Start
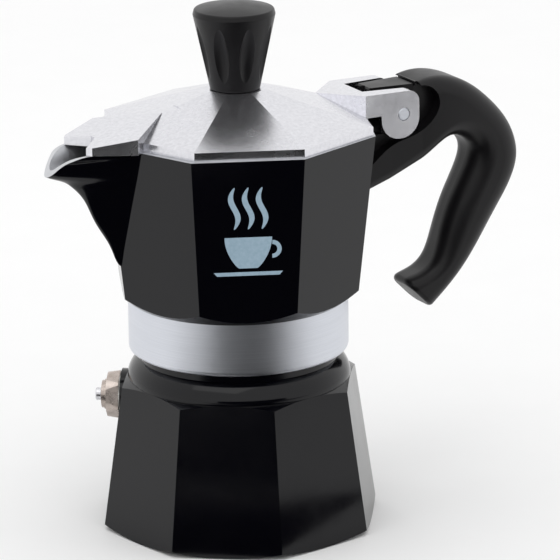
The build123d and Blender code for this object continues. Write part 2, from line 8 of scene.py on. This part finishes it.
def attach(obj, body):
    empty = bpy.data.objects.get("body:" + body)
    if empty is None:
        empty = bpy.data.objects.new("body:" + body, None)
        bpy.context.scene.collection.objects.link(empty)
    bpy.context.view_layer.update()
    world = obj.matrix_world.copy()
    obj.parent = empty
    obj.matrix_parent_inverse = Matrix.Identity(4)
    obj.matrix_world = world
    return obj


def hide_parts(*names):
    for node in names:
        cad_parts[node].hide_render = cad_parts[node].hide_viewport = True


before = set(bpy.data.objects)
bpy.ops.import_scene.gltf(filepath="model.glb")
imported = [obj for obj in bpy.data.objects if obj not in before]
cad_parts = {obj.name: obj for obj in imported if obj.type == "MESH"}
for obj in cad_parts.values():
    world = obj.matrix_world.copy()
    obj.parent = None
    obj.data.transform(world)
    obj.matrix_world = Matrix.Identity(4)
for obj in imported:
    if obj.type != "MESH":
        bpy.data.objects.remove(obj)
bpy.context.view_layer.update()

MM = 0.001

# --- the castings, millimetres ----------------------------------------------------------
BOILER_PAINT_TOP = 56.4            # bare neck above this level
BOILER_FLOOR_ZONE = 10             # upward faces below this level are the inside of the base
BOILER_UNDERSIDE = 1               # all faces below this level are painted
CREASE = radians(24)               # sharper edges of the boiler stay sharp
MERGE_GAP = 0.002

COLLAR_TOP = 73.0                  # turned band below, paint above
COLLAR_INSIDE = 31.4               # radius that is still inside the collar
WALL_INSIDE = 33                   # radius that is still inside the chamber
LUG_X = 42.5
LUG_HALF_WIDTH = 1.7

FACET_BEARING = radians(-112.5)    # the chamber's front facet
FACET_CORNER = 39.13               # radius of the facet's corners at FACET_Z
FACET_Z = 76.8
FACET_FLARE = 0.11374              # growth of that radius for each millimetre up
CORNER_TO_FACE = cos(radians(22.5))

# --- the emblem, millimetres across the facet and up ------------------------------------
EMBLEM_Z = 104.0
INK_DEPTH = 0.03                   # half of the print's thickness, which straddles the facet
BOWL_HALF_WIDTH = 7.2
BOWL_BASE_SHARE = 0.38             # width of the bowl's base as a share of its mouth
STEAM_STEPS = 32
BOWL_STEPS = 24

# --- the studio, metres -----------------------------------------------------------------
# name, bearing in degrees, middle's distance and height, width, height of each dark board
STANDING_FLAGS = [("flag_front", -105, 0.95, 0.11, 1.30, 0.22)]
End
* **What is required**:
Take every line from the data above that holds "this" and copy it out.

* **In response**:
The build123d and Blender code for this object continues. Write part 2, from line 8 of scene.py on. This part finishes it.
BOILER_PAINT_TOP = 56.4            # bare neck above this level
BOILER_FLOOR_ZONE = 10             # upward faces below this level are the inside of the base
BOILER_UNDERSIDE = 1               # all faces below this level are painted